En 1535, Clément Marot compose un poème sur le sein d’une demoiselle. Son «Beau Tétin» connait un succès éclatant. En 2009, Catherine Bernstein applique à son propre corps le style du blason anatomique. Elle se dissèque, nue devant la caméra.
Une femme raconte son corps. Le film dure 6 minutes et s’achève sur une déclaration d’amour. Cela commence par une piqure d’insecte dans son dos, «une zone définitivement morte. C’est la première partie de mon corps à disparaître.» Elle énumère ensuite, par fragments, ses fesses trop rondes d’adolescente, son ventre affaissé par la maternité, ses dents jaunes, le pli de son cou et ses poils drus, bref tout ce qui lui a «pourri la tête» si longtemps qu’elle se cachait pour faire l’amour. Jusqu’au jour où un homme est venu. Il l’a regardée entièrement, dit-elle. «Moi je me voyais en morceaux.»
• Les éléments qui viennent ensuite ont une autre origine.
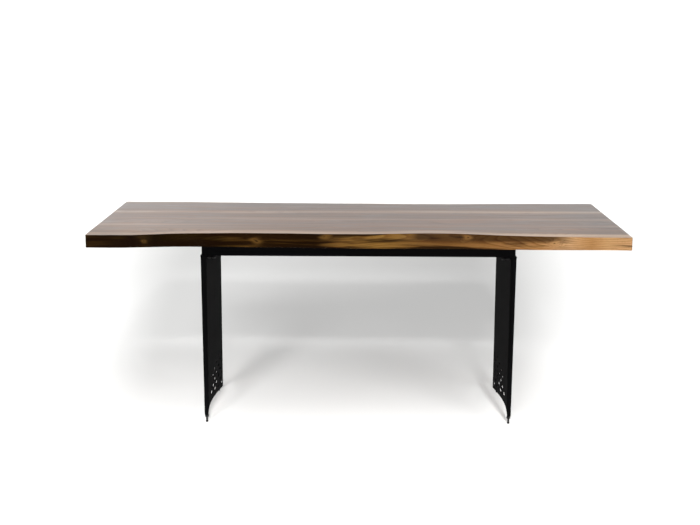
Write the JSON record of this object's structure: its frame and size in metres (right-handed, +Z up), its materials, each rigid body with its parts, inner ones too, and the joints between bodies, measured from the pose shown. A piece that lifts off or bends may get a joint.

Le corps : créature de Frankenstein ?
Le film fait partie de la section «Femme nue» qui rassemble des fictions et des documentaires en libre-accès sur le site de KuB (1) avec un point commun : questionner l’influence des images mainstream du corps. Ces images, pour citer Bernard Noël (2), font du corps un objet toujours neuf, toujours beau et «paupérisent le désir en le stylisant.» Comment se définit-on quand on ne colle pas avec les canons de beauté ? Comment faire pour surmonter la détestation de soi ? Dans le film Nue, la réalisatrice Catherine Bernstein apporte une réponse très personnelle : chaque jour, un homme lui «réapprend à être un tout», dit-elle. Bien sûr, cela prend du temps. Les jours gris, elle voit encore les coutures de son corps, qu’elle considère comme un étranger. «Mais les jours clairs, j’arrive à accepter le tout.»
Pour s’aimer soi-même, il faut bien être deux
Pour Catherine Bernstein, s’exposer nue c’est répondre à cet homme : merci de m’avoir recollée. D’abord le film ne montre que des gros plans, fragmentés. Plus on avance, plus la caméra recule. Plus le corps devient entier, exposant de façon palpable le combat intérieur qui déchire cette femme. Pas évident de s’aimer. Dans le dossier de presse, elle raconte : «J’aurai pu intituler ce film Diasparagnos, terme philosophique signifiant : le corps en morceaux. Ou encore Blason, genre littéraire très en vogue au XVIe siècle désignant une poésie qui décrit de manière détaillé, sur le mode de l’éloge ou de la satire, les caractères et qualités d’un être.» Catherine fait allusion aux blasons du corps féminin créés par le poète Clément Marot.